Anomalies in Data Analysis
require(corrplot)
rm(list=ls())
The data set that I chose for the linear model is about the mollusk data belonging to the genus Haliotis. Albalones are small or really large snails commonly reffered to as sea ears or muttonfish. The data is obtained from the UCI machine learning repository.
I am building a linear model that could determine the number of rings present on the shell of this mollusk, an indicator of its age. This process is tedious and would require microspcopic manual intervention to count the rings. Here, we will devise a linear model that will determine the number of rings through independant variables such as Length of the mollusk, its height, whole weight, shucked weight, visceral weight and shell weight.
df<-read.csv("/Users/narensham/Documents/Data Analysis/Stat Computing/Abalone.data",header=F)
names(df)=c("Sex","Length","Diameter","Height","Whole weight","Shucked weight","Viscera weight",
"Shell weight","Rings")
head(df) # A peek at the dataset
We consider the number of rings to be our dependant variable and the rest of the weights, heights and diameter to be the independant variable.
attach(df)
model1<-lm(Rings~Diameter+Height+`Whole weight`+`Shucked weight`+`Viscera weight`+`Shell weight`)
summary(model1)
The model shows high correlation with all the independant variables selected. It is observed that there is a negative correlation of the number of rings with the Viscreal weight and the shucked weight, which means that as the visceral weight decreases, the number of rings and in turn the age of the mollusk increases.
The length, diameter and height of the increase linearly with the number of rings in the albalone, and so does the weight of the same.
#Multicollinearity
We try to determine the correlation of each of the variables with the rings of the albalone.
indep<-df[c("Length","Diameter","Height","Whole weight","Shucked weight","Viscera weight",
"Shell weight")]
dep<-df[c("Rings")]
cor(indep,dep)
It is observed that all variables are correlated and the shell weight show sthe most correlation.
Now let us determine the multicollinearity of the dataset. Multicollinearity is a phenomenon in which one predictor variable in a multiple regression model can be linearly predicted from the others with a substantial degree of accuracy.

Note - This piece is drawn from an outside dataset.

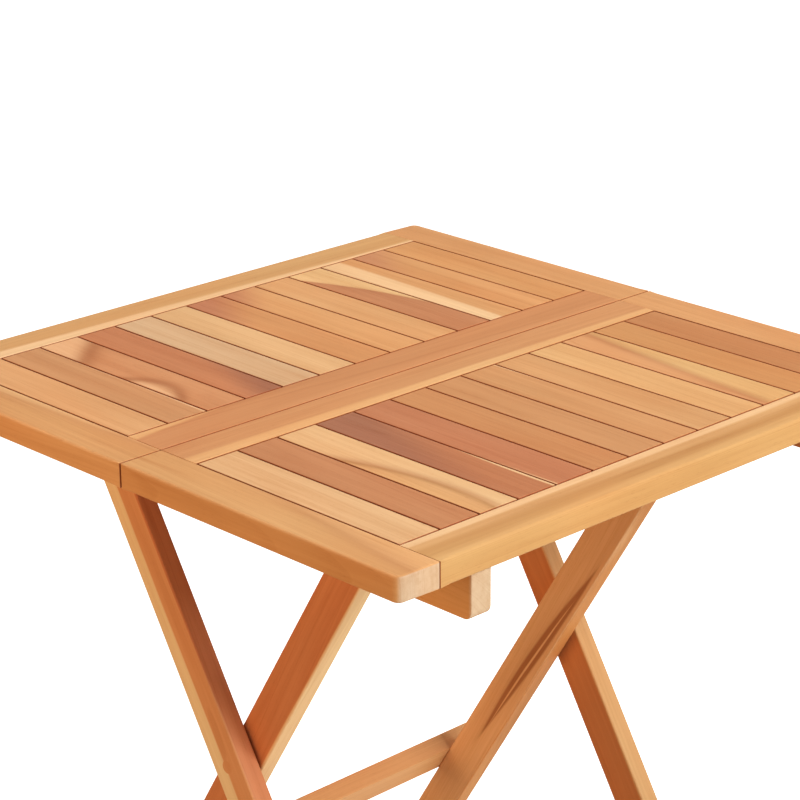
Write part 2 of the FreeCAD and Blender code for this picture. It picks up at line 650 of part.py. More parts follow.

indep<-df[c("Length","Diameter","Height","Whole weight","Shucked weight","Viscera weight",
"Shell weight")]
dep<-df[c("Length","Diameter","Height","Whole weight","Shucked weight","Viscera weight",
"Shell weight")]
corr<-cor(indep,dep)
corrplot(corr,method="number")
It is seen that there is high multicollinearity between the independant variables considered in our model.